- [Job]
Extract the listing below in full, unchanged.

-- Begin Dataset content --

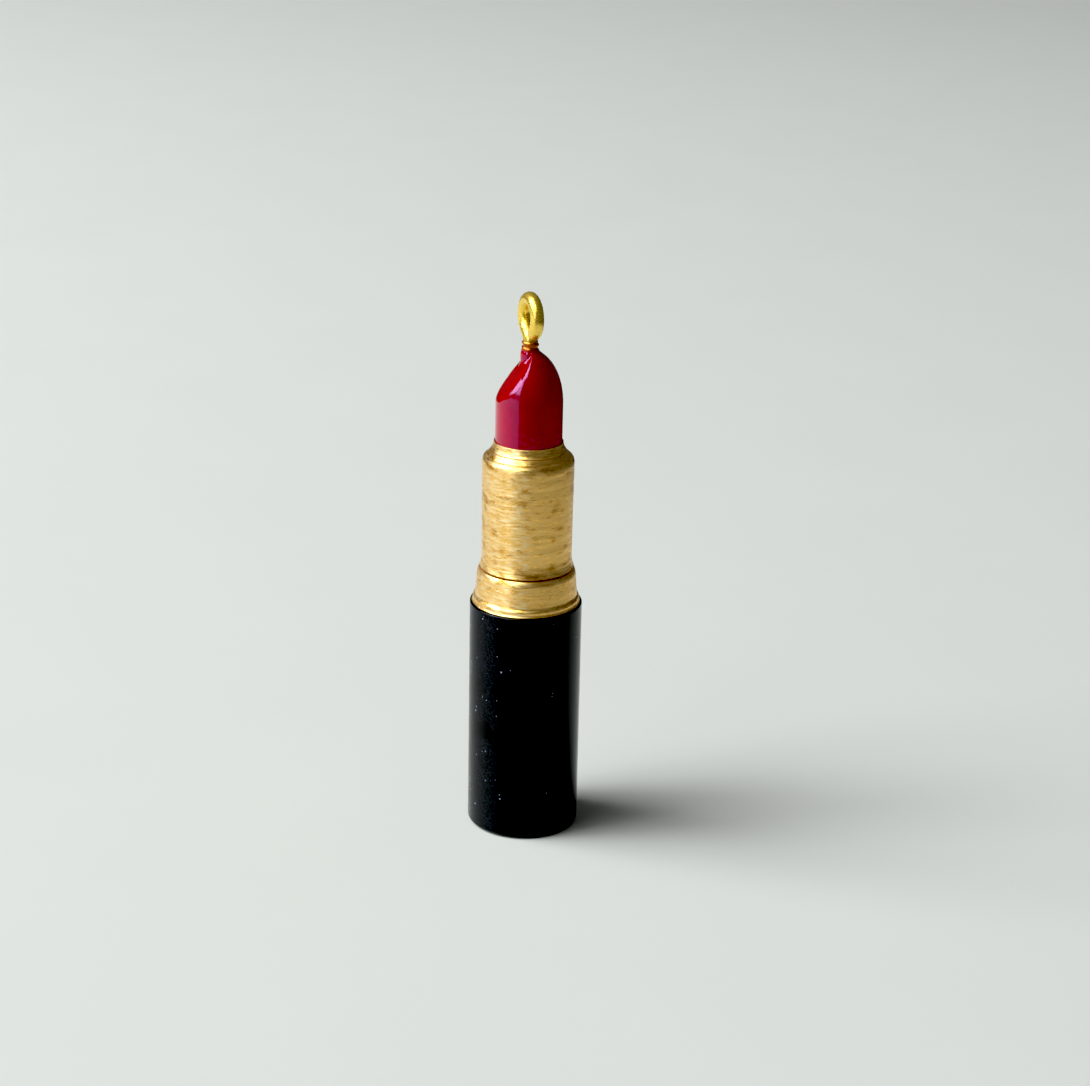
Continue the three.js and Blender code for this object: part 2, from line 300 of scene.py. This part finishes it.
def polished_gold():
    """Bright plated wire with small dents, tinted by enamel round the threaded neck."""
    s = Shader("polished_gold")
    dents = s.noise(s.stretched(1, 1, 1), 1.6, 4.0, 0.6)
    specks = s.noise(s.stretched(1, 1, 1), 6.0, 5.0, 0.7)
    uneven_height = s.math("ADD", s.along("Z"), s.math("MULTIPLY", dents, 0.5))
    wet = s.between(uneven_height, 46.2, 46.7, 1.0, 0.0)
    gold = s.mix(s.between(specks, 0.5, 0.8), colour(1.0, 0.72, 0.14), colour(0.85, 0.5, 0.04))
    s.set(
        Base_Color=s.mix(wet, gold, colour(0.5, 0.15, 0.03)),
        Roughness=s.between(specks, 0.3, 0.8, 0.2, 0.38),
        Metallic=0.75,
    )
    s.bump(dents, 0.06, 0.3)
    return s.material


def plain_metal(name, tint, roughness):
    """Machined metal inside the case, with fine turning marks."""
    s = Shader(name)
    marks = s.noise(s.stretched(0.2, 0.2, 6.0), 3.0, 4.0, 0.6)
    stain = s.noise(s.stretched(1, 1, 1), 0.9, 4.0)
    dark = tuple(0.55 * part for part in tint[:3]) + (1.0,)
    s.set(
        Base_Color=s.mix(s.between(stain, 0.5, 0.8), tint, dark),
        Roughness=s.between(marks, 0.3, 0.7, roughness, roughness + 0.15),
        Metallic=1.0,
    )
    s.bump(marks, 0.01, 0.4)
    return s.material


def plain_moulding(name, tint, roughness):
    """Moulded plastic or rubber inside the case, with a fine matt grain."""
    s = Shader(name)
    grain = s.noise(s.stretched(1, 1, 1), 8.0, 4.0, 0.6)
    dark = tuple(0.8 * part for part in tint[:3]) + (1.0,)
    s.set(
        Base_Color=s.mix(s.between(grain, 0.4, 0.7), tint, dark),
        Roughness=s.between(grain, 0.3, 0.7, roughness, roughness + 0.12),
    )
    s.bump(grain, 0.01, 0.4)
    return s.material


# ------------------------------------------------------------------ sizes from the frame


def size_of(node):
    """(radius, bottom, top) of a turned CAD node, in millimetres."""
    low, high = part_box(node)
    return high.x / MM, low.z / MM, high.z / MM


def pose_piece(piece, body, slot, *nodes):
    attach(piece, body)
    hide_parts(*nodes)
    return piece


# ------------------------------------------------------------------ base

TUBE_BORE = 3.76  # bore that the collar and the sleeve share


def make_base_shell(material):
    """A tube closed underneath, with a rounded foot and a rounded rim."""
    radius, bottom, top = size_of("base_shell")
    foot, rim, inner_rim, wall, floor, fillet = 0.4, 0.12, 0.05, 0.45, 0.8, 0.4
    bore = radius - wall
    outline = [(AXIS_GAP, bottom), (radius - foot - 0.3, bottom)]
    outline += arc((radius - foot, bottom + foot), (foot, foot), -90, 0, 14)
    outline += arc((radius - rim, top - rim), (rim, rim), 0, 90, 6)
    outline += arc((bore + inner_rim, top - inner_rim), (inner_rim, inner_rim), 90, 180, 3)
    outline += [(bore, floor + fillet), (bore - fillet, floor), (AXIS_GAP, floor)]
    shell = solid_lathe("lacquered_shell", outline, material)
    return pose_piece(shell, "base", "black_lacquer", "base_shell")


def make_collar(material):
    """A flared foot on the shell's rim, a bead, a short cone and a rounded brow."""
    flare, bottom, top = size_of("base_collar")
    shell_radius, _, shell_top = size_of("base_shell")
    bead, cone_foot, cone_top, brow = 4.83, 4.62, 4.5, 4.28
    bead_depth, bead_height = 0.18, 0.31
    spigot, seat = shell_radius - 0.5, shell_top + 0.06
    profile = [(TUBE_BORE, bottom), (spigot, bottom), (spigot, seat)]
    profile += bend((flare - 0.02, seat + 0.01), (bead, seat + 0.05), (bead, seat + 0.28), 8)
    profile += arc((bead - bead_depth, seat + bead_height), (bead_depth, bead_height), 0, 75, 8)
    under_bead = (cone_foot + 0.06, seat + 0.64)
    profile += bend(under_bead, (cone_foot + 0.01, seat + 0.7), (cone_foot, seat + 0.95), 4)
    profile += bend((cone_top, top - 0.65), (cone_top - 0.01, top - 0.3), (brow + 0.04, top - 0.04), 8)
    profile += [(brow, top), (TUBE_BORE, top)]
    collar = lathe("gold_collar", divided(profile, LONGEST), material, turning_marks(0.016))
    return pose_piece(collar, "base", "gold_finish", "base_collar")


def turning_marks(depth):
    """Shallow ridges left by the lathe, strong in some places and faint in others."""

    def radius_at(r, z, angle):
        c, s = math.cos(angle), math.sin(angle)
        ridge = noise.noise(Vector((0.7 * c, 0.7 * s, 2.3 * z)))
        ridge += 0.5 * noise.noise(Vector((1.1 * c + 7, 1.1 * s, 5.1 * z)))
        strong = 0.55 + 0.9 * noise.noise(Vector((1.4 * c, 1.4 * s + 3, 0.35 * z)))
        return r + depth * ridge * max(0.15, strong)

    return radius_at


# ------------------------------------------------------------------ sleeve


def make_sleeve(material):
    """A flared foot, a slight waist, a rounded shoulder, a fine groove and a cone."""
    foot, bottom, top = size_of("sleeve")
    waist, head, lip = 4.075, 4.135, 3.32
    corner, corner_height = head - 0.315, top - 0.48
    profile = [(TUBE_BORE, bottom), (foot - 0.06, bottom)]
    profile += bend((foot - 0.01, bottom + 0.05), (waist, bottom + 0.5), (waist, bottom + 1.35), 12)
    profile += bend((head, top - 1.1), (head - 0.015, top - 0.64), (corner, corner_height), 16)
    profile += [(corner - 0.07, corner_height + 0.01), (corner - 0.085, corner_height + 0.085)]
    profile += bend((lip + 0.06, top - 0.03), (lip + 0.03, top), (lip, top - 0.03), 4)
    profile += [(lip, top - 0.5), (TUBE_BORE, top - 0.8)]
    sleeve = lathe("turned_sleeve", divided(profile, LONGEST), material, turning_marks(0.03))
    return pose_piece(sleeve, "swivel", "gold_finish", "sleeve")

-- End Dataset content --

- [Task result]
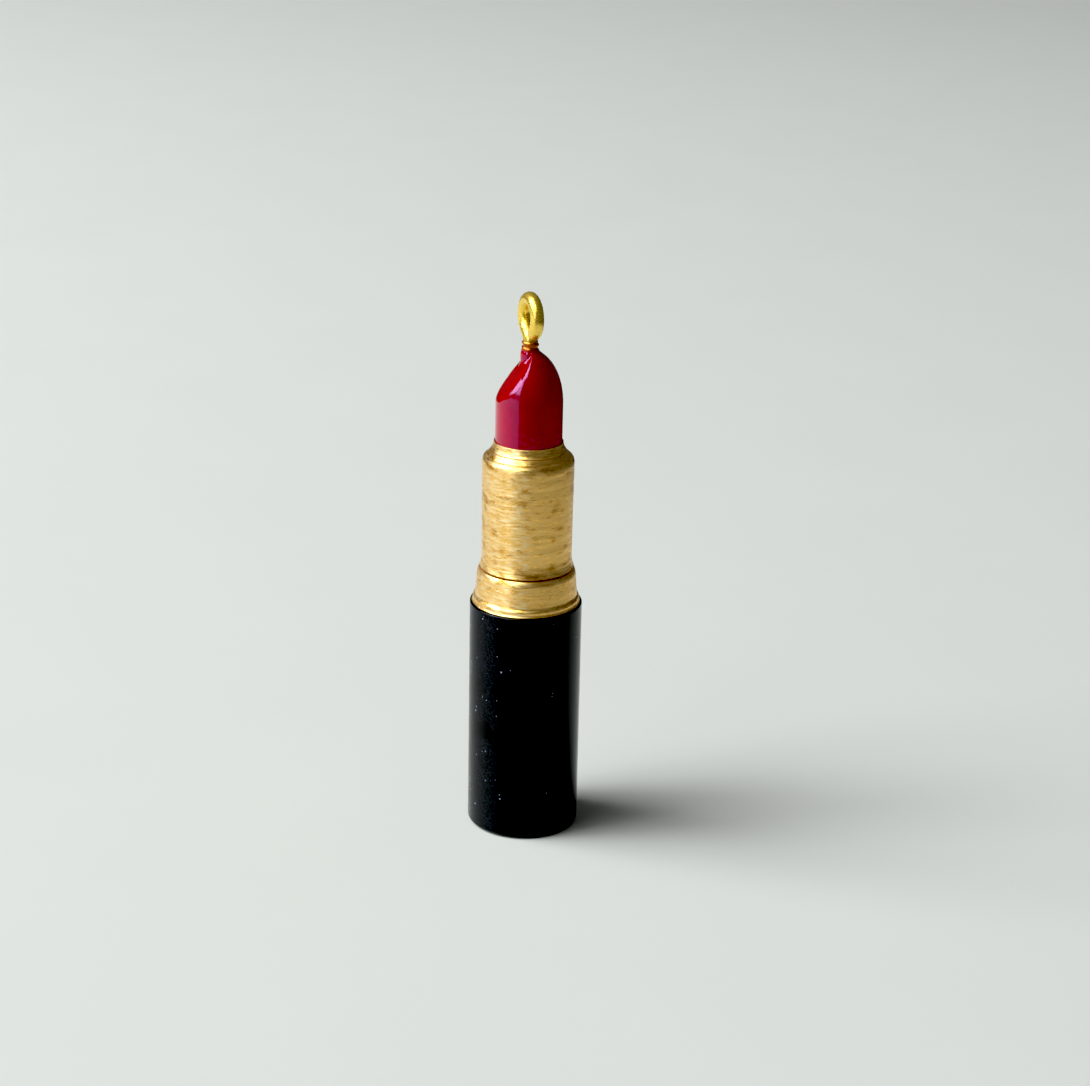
Continue the three.js and Blender code for this object: part 2, from line 300 of scene.py. This part finishes it.
def polished_gold():
    """Bright plated wire with small dents, tinted by enamel round the threaded neck."""
    s = Shader("polished_gold")
    dents = s.noise(s.stretched(1, 1, 1), 1.6, 4.0, 0.6)
    specks = s.noise(s.stretched(1, 1, 1), 6.0, 5.0, 0.7)
    uneven_height = s.math("ADD", s.along("Z"), s.math("MULTIPLY", dents, 0.5))
    wet = s.between(uneven_height, 46.2, 46.7, 1.0, 0.0)
    gold = s.mix(s.between(specks, 0.5, 0.8), colour(1.0, 0.72, 0.14), colour(0.85, 0.5, 0.04))
    s.set(
        Base_Color=s.mix(wet, gold, colour(0.5, 0.15, 0.03)),
        Roughness=s.between(specks, 0.3, 0.8, 0.2, 0.38),
        Metallic=0.75,
    )
    s.bump(dents, 0.06, 0.3)
    return s.material


def plain_metal(name, tint, roughness):
    """Machined metal inside the case, with fine turning marks."""
    s = Shader(name)
    marks = s.noise(s.stretched(0.2, 0.2, 6.0), 3.0, 4.0, 0.6)
    stain = s.noise(s.stretched(1, 1, 1), 0.9, 4.0)
    dark = tuple(0.55 * part for part in tint[:3]) + (1.0,)
    s.set(
        Base_Color=s.mix(s.between(stain, 0.5, 0.8), tint, dark),
        Roughness=s.between(marks, 0.3, 0.7, roughness, roughness + 0.15),
        Metallic=1.0,
    )
    s.bump(marks, 0.01, 0.4)
    return s.material


def plain_moulding(name, tint, roughness):
    """Moulded plastic or rubber inside the case, with a fine matt grain."""
    s = Shader(name)
    grain = s.noise(s.stretched(1, 1, 1), 8.0, 4.0, 0.6)
    dark = tuple(0.8 * part for part in tint[:3]) + (1.0,)
    s.set(
        Base_Color=s.mix(s.between(grain, 0.4, 0.7), tint, dark),
        Roughness=s.between(grain, 0.3, 0.7, roughness, roughness + 0.12),
    )
    s.bump(grain, 0.01, 0.4)
    return s.material


# ------------------------------------------------------------------ sizes from the frame


def size_of(node):
    """(radius, bottom, top) of a turned CAD node, in millimetres."""
    low, high = part_box(node)
    return high.x / MM, low.z / MM, high.z / MM


def pose_piece(piece, body, slot, *nodes):
    attach(piece, body)
    hide_parts(*nodes)
    return piece


# ------------------------------------------------------------------ base

TUBE_BORE = 3.76  # bore that the collar and the sleeve share


def make_base_shell(material):
    """A tube closed underneath, with a rounded foot and a rounded rim."""
    radius, bottom, top = size_of("base_shell")
    foot, rim, inner_rim, wall, floor, fillet = 0.4, 0.12, 0.05, 0.45, 0.8, 0.4
    bore = radius - wall
    outline = [(AXIS_GAP, bottom), (radius - foot - 0.3, bottom)]
    outline += arc((radius - foot, bottom + foot), (foot, foot), -90, 0, 14)
    outline += arc((radius - rim, top - rim), (rim, rim), 0, 90, 6)
    outline += arc((bore + inner_rim, top - inner_rim), (inner_rim, inner_rim), 90, 180, 3)
    outline += [(bore, floor + fillet), (bore - fillet, floor), (AXIS_GAP, floor)]
    shell = solid_lathe("lacquered_shell", outline, material)
    return pose_piece(shell, "base", "black_lacquer", "base_shell")


def make_collar(material):
    """A flared foot on the shell's rim, a bead, a short cone and a rounded brow."""
    flare, bottom, top = size_of("base_collar")
    shell_radius, _, shell_top = size_of("base_shell")
    bead, cone_foot, cone_top, brow = 4.83, 4.62, 4.5, 4.28
    bead_depth, bead_height = 0.18, 0.31
    spigot, seat = shell_radius - 0.5, shell_top + 0.06
    profile = [(TUBE_BORE, bottom), (spigot, bottom), (spigot, seat)]
    profile += bend((flare - 0.02, seat + 0.01), (bead, seat + 0.05), (bead, seat + 0.28), 8)
    profile += arc((bead - bead_depth, seat + bead_height), (bead_depth, bead_height), 0, 75, 8)
    under_bead = (cone_foot + 0.06, seat + 0.64)
    profile += bend(under_bead, (cone_foot + 0.01, seat + 0.7), (cone_foot, seat + 0.95), 4)
    profile += bend((cone_top, top - 0.65), (cone_top - 0.01, top - 0.3), (brow + 0.04, top - 0.04), 8)
    profile += [(brow, top), (TUBE_BORE, top)]
    collar = lathe("gold_collar", divided(profile, LONGEST), material, turning_marks(0.016))
    return pose_piece(collar, "base", "gold_finish", "base_collar")


def turning_marks(depth):
    """Shallow ridges left by the lathe, strong in some places and faint in others."""

    def radius_at(r, z, angle):
        c, s = math.cos(angle), math.sin(angle)
        ridge = noise.noise(Vector((0.7 * c, 0.7 * s, 2.3 * z)))
        ridge += 0.5 * noise.noise(Vector((1.1 * c + 7, 1.1 * s, 5.1 * z)))
        strong = 0.55 + 0.9 * noise.noise(Vector((1.4 * c, 1.4 * s + 3, 0.35 * z)))
        return r + depth * ridge * max(0.15, strong)

    return radius_at


# ------------------------------------------------------------------ sleeve


def make_sleeve(material):
    """A flared foot, a slight waist, a rounded shoulder, a fine groove and a cone."""
    foot, bottom, top = size_of("sleeve")
    waist, head, lip = 4.075, 4.135, 3.32
    corner, corner_height = head - 0.315, top - 0.48
    profile = [(TUBE_BORE, bottom), (foot - 0.06, bottom)]
    profile += bend((foot - 0.01, bottom + 0.05), (waist, bottom + 0.5), (waist, bottom + 1.35), 12)
    profile += bend((head, top - 1.1), (head - 0.015, top - 0.64), (corner, corner_height), 16)
    profile += [(corner - 0.07, corner_height + 0.01), (corner - 0.085, corner_height + 0.085)]
    profile += bend((lip + 0.06, top - 0.03), (lip + 0.03, top), (lip, top - 0.03), 4)
    profile += [(lip, top - 0.5), (TUBE_BORE, top - 0.8)]
    sleeve = lathe("turned_sleeve", divided(profile, LONGEST), material, turning_marks(0.03))
    return pose_piece(sleeve, "swivel", "gold_finish", "sleeve")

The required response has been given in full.